Twenty-eight years ago, Ronald Reagan was sworn in as President of the United States. In his so eloquently delivered inaugural address the great communicator spoke a profound truth. Reflecting on the perilous state of the United States economy he made this statement: In this present crisis, government is not the solution to our problem, government IS the problem.
Now I ask you to contrast President Reagans statement with the proposed policies of our newly elected, and very popular, 44th President, Barack Obama. In his inaugural address, President Obama made these statements: We must begin the work of remaking America, and The question we ask today is not whether our government is too big or too small, but whether it works, and whether it helps families find jobs at a decent wage, care they can afford, a retirement that is dignified
Friends, make no mistake about it, our government IS TOO BIG! The size and scope of our federal government is so unfathomably far beyond that which the Founders intended and so far beyond that which the Constitution allows that I dare say the Constitution itself no longer poses any real threat to those who would seek to impose their socialist ideals upon us. One need not look further than the daily news to realize we are already well on the road to becoming a socialist America.
He sent warships to Charleston in early April, 1861.
He congratulated one of his people for starting the war.
What else do we need to know?
Us Southerners have never held a very high opinion of Mr. Lincoln. I don’t care what party he was from.
Notice that he says ASSIGNED to the white race; that reflects the fact that he did not hold this position to be inherent.
Now, as you point out, it's true that Lincoln did not free the slaves by the emancipation proclamation. But is it reasonable to suppose that the party he founded passed the amendments to do so against his will?
Lastly, there is this contempibly ignorant statement from your source:
The preservation of a voluntary union can never be achieved through force. The Southern states chose to withdraw from the Union in response to policies they considered to be unconstitutional and harmful to their liberty, peace, and prosperity. The Southern cause was one of independence and not slaveryIn fact, the north withdrew its forces from several bases to one military base which was quite unsuitable for launching an aggressive attack. This was entirely consistent with Lincoln's assurances he would not impose his position on the South. But what the South saw in Lincoln was a drive to populate the West, and to prevent the West from becoming a slavery-based economy. Instead, landsteaders could move West instead of being bound to an aristocracy of landholders. The South needed more than to assert states' rights; it needed to crush Northern expansionism, which would eventually make slave-holding unprofitable.
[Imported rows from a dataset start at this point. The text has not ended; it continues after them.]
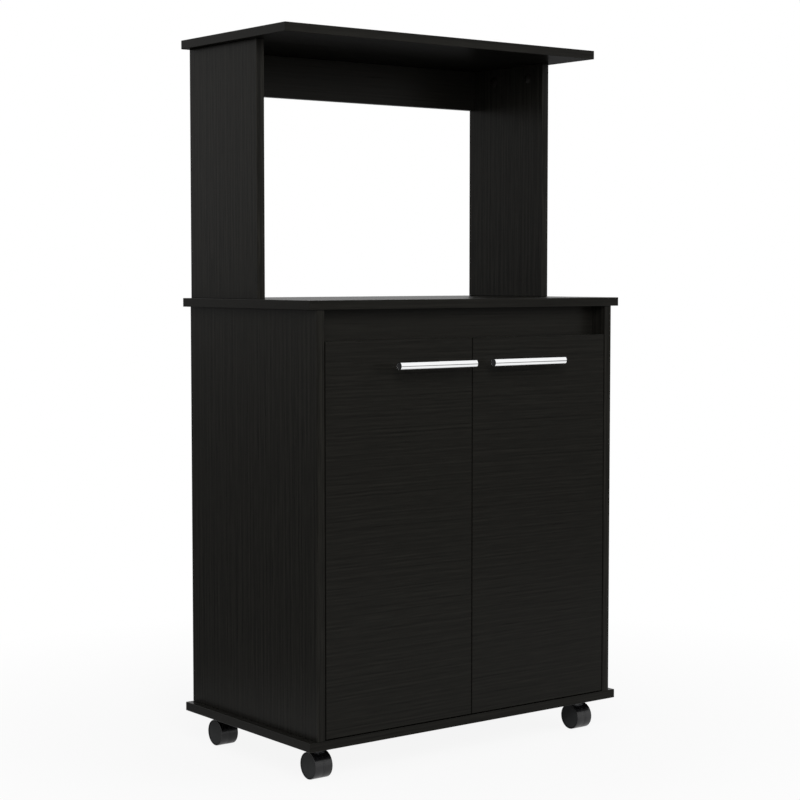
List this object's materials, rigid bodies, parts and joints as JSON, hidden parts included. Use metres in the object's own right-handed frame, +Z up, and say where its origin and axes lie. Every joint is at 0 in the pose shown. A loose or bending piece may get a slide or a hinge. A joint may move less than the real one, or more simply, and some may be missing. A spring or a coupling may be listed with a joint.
{
  "type": "microwave cabinet",
  "caption": "Kitchen cabinet on casters: open microwave bay under a top shelf, over a cupboard with two inset doors on concealed hinges.",
  "frame": {"origin": "on the floor under the middle of the whole cabinet, handles included", "axes": "+X to the cabinet's right as seen from its front, +Y to the back, +Z up"},
  "size_m": [0.67, 0.421, 1.224],
  "materials": {
    "wenge_board": "melamine faced chipboard, dark wenge grain, satin",
    "hardboard": "bare hardboard, matt",
    "beech": "fluted beech dowel",
    "chrome": "polished chrome plate",
    "zinc_steel": "zinc plated steel",
    "nickel_steel": "nickel plated steel",
    "ferrite": "pressed ferrite, matt",
    "black_plastic": "black moulded plastic, satin",
    "wheel_nylon": "black nylon wheel, glossy tread"
  },
  "bodies": {
    "cabinet": {"base_board": "wenge_board", "left_side_panel": "wenge_board", "right_side_panel": "wenge_board", "worktop": "wenge_board", "front_rail": "wenge_board", "back_panel": "hardboard", "inner_shelf": "wenge_board", "left_post": "wenge_board", "right_post": "wenge_board", "top_shelf": "wenge_board", "apron_rail": "wenge_board", "panel_screws": "zinc_steel", "cam_locks": "zinc_steel", "cam_covers": "black_plastic", "cam_bolts": "nickel_steel", "dowels": "beech", "shelf_pins": "nickel_steel", "catch_housings": "black_plastic", "catch_magnets": "ferrite", "catch_screws": "zinc_steel", "hinge_plates": "nickel_steel", "hinge_arms": "nickel_steel", "hinge_screws": "nickel_steel", "caster_plates": "zinc_steel", "caster_plate_screws": "zinc_steel", "caster_kingpins": "zinc_steel"},
    "left_door": {"left_door": "wenge_board", "left_handle_bar": "chrome", "left_handle_posts": "chrome", "left_handle_end_plugs": "black_plastic", "left_handle_screws": "zinc_steel", "left_hinge_cups": "nickel_steel", "left_hinge_cup_screws": "nickel_steel", "left_catch_strike": "zinc_steel"},
    "left_hinge_link": {"left_hinge_links": "nickel_steel"},
    "right_door": {"right_door": "wenge_board", "right_handle_bar": "chrome", "right_handle_posts": "chrome", "right_handle_end_plugs": "black_plastic", "right_handle_screws": "zinc_steel", "right_hinge_cups": "nickel_steel", "right_hinge_cup_screws": "nickel_steel", "right_catch_strike": "zinc_steel"},
    "right_hinge_link": {"right_hinge_links": "nickel_steel"},
    "front_left_caster": {"front_left_caster_frame": "black_plastic", "front_left_caster_axle": "zinc_steel"},
    "front_left_outer_wheel": {"front_left_outer_wheel": "wheel_nylon"},
    "front_left_inner_wheel": {"front_left_inner_wheel": "wheel_nylon"},
    "front_right_caster": {"front_right_caster_frame": "black_plastic", "front_right_caster_axle": "zinc_steel"},
    "front_right_outer_wheel": {"front_right_outer_wheel": "wheel_nylon"},
    "front_right_inner_wheel": {"front_right_inner_wheel": "wheel_nylon"},
    "rear_left_caster": {"rear_left_caster_frame": "black_plastic", "rear_left_caster_axle": "zinc_steel"},
    "rear_left_outer_wheel": {"rear_left_outer_wheel": "wheel_nylon"},
    "rear_left_inner_wheel": {"rear_left_inner_wheel": "wheel_nylon"},
    "rear_right_caster": {"rear_right_caster_frame": "black_plastic", "rear_right_caster_axle": "zinc_steel"},
    "rear_right_outer_wheel": {"rear_right_outer_wheel": "wheel_nylon"},
    "rear_right_inner_wheel": {"rear_right_inner_wheel": "wheel_nylon"}
  },
  "joints": [
    {"name": "left_door_hinge", "type": "hinge", "parent": "cabinet", "child": "left_door", "pos_m": [-0.3014, -0.1725, 0.39575], "axis": [0, 0, -1], "range_deg": [0, 100]},
    {"name": "left_link_pivot", "type": "hinge", "parent": "left_door", "child": "left_hinge_link", "pos_m": [-0.2947, -0.1585, 0.39575], "axis": [0, 0, 1], "range_deg": [0, 179.61]},
    {"name": "right_door_hinge", "type": "hinge", "parent": "cabinet", "child": "right_door", "pos_m": [0.3014, -0.1725, 0.39575], "axis": [0, 0, 1], "range_deg": [0, 100]},
    {"name": "right_link_pivot", "type": "hinge", "parent": "right_door", "child": "right_hinge_link", "pos_m": [0.2947, -0.1585, 0.39575], "axis": [0, 0, -1], "range_deg": [0, 179.61]},
    {"name": "front_left_caster_swivel", "type": "hinge", "parent": "cabinet", "child": "front_left_caster", "pos_m": [-0.288, -0.1105, 0.05], "axis": [0, 0, 1], "continuous": true},
    {"name": "front_left_outer_wheel_spin", "type": "hinge", "parent": "front_left_caster", "child": "front_left_outer_wheel", "pos_m": [-0.288, -0.1225, 0.0225], "axis": [1, 0, 0], "continuous": true},
    {"name": "front_left_inner_wheel_spin", "type": "hinge", "parent": "front_left_caster", "child": "front_left_inner_wheel", "pos_m": [-0.288, -0.1225, 0.0225], "axis": [1, 0, 0], "continuous": true},
    {"name": "front_right_caster_swivel", "type": "hinge", "parent": "cabinet", "child": "front_right_caster", "pos_m": [0.288, -0.1105, 0.05], "axis": [0, 0, 1], "continuous": true},
    {"name": "front_right_outer_wheel_spin", "type": "hinge", "parent": "front_right_caster", "child": "front_right_outer_wheel", "pos_m": [0.288, -0.1225, 0.0225], "axis": [1, 0, 0], "continuous": true},
    {"name": "front_right_inner_wheel_spin", "type": "hinge", "parent": "front_right_caster", "child": "front_right_inner_wheel", "pos_m": [0.288, -0.1225, 0.0225], "axis": [1, 0, 0], "continuous": true},
    {"name": "rear_left_caster_swivel", "type": "hinge", "parent": "cabinet", "child": "rear_left_caster", "pos_m": [-0.288, 0.1755, 0.05], "axis": [0, 0, 1], "continuous": true},
    {"name": "rear_left_outer_wheel_spin", "type": "hinge", "parent": "rear_left_caster", "child": "rear_left_outer_wheel", "pos_m": [-0.288, 0.1635, 0.0225], "axis": [1, 0, 0], "continuous": true},
    {"name": "rear_left_inner_wheel_spin", "type": "hinge", "parent": "rear_left_caster", "child": "rear_left_inner_wheel", "pos_m": [-0.288, 0.1635, 0.0225], "axis": [1, 0, 0], "continuous": true},
    {"name": "rear_right_caster_swivel", "type": "hinge", "parent": "cabinet", "child": "rear_right_caster", "pos_m": [0.288, 0.1755, 0.05], "axis": [0, 0, 1], "continuous": true},
    {"name": "rear_right_outer_wheel_spin", "type": "hinge", "parent": "rear_right_caster", "child": "rear_right_outer_wheel", "pos_m": [0.288, 0.1635, 0.0225], "axis": [1, 0, 0], "continuous": true},
    {"name": "rear_right_inner_wheel_spin", "type": "hinge", "parent": "rear_right_caster", "child": "rear_right_inner_wheel", "pos_m": [0.288, 0.1635, 0.0225], "axis": [1, 0, 0], "continuous": true}
  ],
  "couplings": [
    {"joint": "left_link_pivot", "follows": "left_door_hinge", "ratio": 1.7861},
    {"joint": "right_link_pivot", "follows": "right_door_hinge", "ratio": 1.7861}
  ]
}
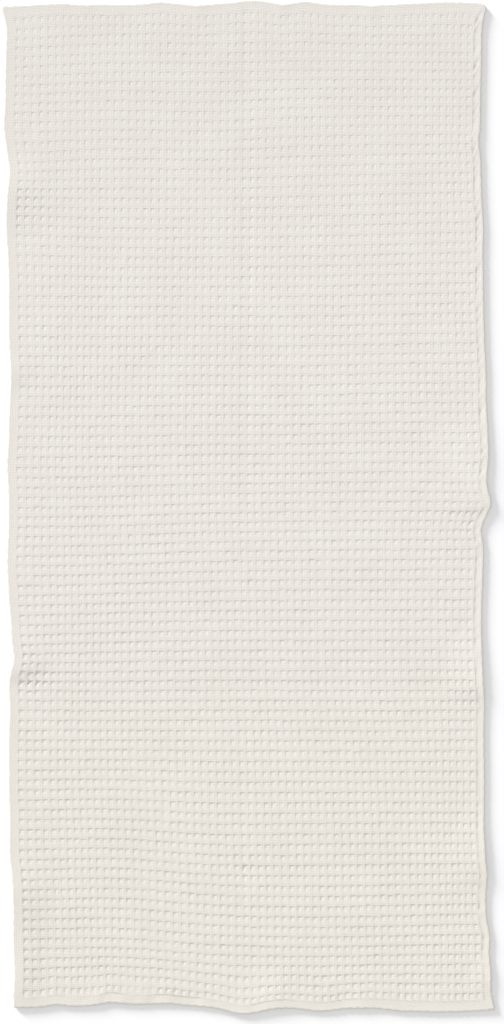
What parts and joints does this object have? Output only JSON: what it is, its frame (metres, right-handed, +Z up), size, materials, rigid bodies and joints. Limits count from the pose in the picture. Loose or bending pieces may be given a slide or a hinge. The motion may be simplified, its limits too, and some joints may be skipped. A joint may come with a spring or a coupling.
{
  "type": "bath towel",
  "caption": "Flat rectangular cotton bath towel in waffle weave with narrow turned hems, spread out face up with softly wavy edges.",
  "frame": {"origin": "middle of the towel's bounding box, on the surface that its underside rests on", "axes": "+Y along the length, from the bottom hem to the top hem; +X across the width, to the right as seen from above; +Z up, out of the face"},
  "size_m": [0.7267, 1.4908, 0.0073],
  "materials": {
    "waffle_cotton": "ivory woven waffle cotton, matte"
  },
  "bodies": {
    "root": {"towel": "waffle_cotton"}
  },
  "joints": []
}
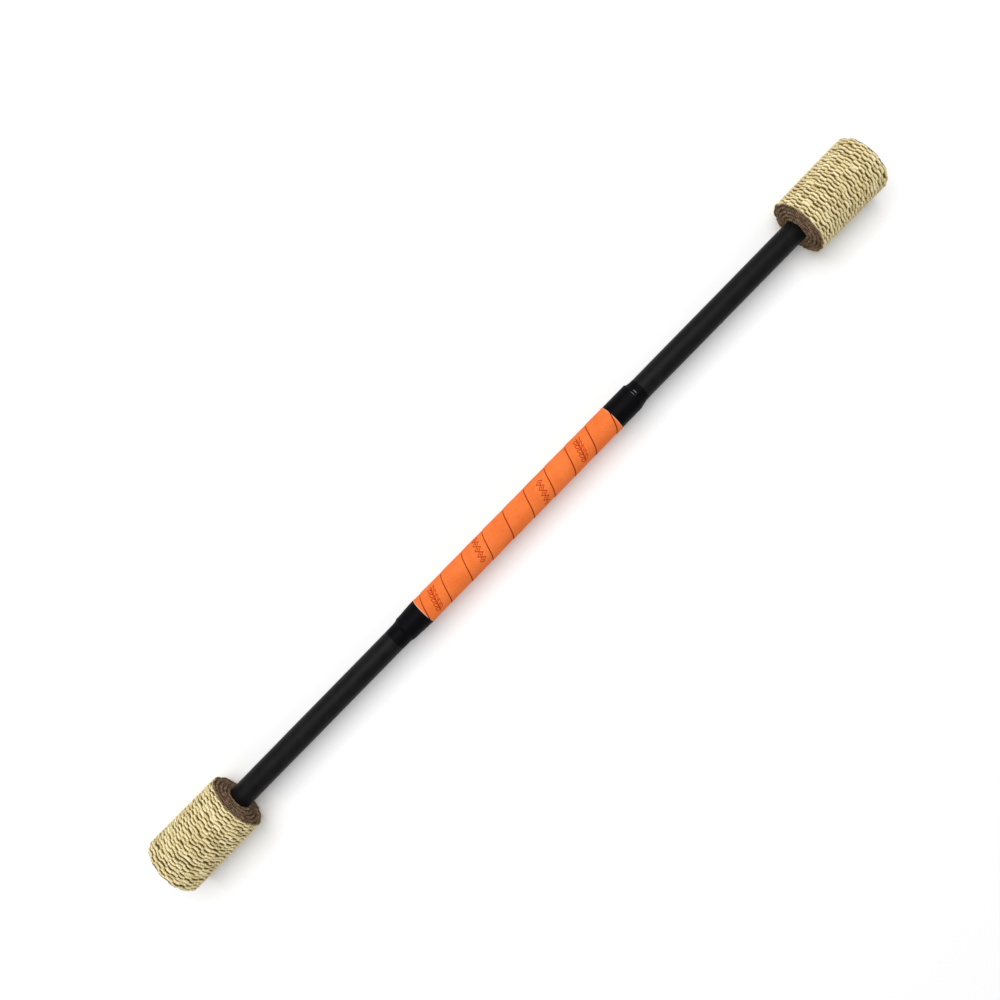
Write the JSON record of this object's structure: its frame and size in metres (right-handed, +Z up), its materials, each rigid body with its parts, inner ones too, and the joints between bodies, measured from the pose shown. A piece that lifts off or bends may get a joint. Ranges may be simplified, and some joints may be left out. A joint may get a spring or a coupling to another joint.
{
  "type": "fire devil stick",
  "caption": "Short fire staff: a slim tube with a wound grip in the middle and a thick roll of wick tape on each end.",
  "frame": {"origin": "on the shaft's axis, at the middle of the grip", "axes": "+X along the shaft towards the right wick, +Z up from the surface that the staff lies on"},
  "size_m": [0.706, 0.0474, 0.0453],
  "materials": {
    "tube_aluminium": "satin",
    "sleeve_black": "satin",
    "dowel_wood": "matte",
    "grip_orange": "matte",
    "collar_black": "satin",
    "wick_aramid": "matte",
    "screw_steel": "satin",
    "washer_steel": "satin"
  },
  "bodies": {
    "root": {"shaft_tube": "tube_aluminium", "shaft_sleeve": "sleeve_black", "dowel_left": "dowel_wood", "dowel_right": "dowel_wood", "grip_tape": "grip_orange", "collar_left": "collar_black", "collar_right": "collar_black", "wick_left": "wick_aramid", "wick_right": "wick_aramid", "start_screws_left": "screw_steel", "start_screws_right": "screw_steel", "start_washers_left": "washer_steel", "start_washers_right": "washer_steel", "tail_screws_left": "screw_steel", "tail_screws_right": "screw_steel", "tail_washers_left": "washer_steel", "tail_washers_right": "washer_steel"}
  },
  "joints": []
}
This is why the issue of slavery suddenly got hot again under President Polk.
Your author tries to have it both ways; he buys into the War of Northern Aggression nonsense, yet asserts that Lincoln had no interest in ending slavery. The truth is that Lincoln had found a way to likely end slavery without using such an anti-conservative means as imposing the North's laws onto the South: allow the free hand of the market to abolish slavery. Therein is what is so fantastic about conservativism: since it relies on natural law, it permits natural law to correct injustice. Thus, apparently competing goals, such as states' rights AND putting an end to slavery can be met. Or a southerner would later say about social security; Abe would see slavery to wither on the vine
Sadly, due to the belligerence of the South, a much more bloody course of nationalism, instead of republicanism, was followed.
The other great thing about Lincoln’s conservativism is that it mattered not whether Lincoln was inclined to end slavery or not; Lincoln supported what, we can clearly see in hind sight, would have ended slavery. That’s the other blessing of conservativism: it produces outcomes superior to the scheming of men.
Slavery was already legal in the states where it was practiced. All Corwin did was reiterate what Lincoln had said many times, that he had no intention of interfering with slavery where it already existed. What Corwin didn't do, of course, was protect slavery in the territories, so it wasn't good enough for the south.
Interesting, perhaps he’s right. It’s always good to shine the light on historic personalities. I, for instance, look forward to the day we can all listen to the taped recordings of Martin Luther King made by the FBI. I hear there may be some VERY revealing information on those tapes.
Well, there’s conservative, and there’s “Conservative.” Since America is founded as a liberal democracy, and has drifted towards statism, conservatives (who wish to preserve what America has been) are classic liberals, while liberals are statists!
Today, the conservative impulse is to preserve classical liberalism. What I was describing was Lincoln’s conservativism, which I wouldn’t at all call statist but does not necessarily equate with what Reagan meant by calling himself “conservative.”
Now, Lincoln’s chief objective was to preserve the union. Had the South not attacked Fort Sumter, there would be a very strong dilemma: While the South may have had the RIGHT to secede, doing so would absolutely destroy what the founding fathers had sought to create, so you can’t appeal to the founding fathers to justify such a dissolution. They said, “United We Stand, Divided We Fall.” Therefore, the North was also fighting for its own national survival. But how do you fight for your national survival when you must subvert the principles of your nation to do so? The South spared the North that dilemma by making its secession patently illegal. By attacking Fort Sumter without first pressing for a legal settlement of outstanding issues, the South made its actions those of insurrection, not self-defense.
(By outstanding issues, I mean at the very least, standard divorce issues: who owns what, etc.)
Huh? Can you expand on this statement?
No hijacking please. The point of the post was to show that Lincoln endorsed the national legalization of slavery through an Amendment to the United States Constitution.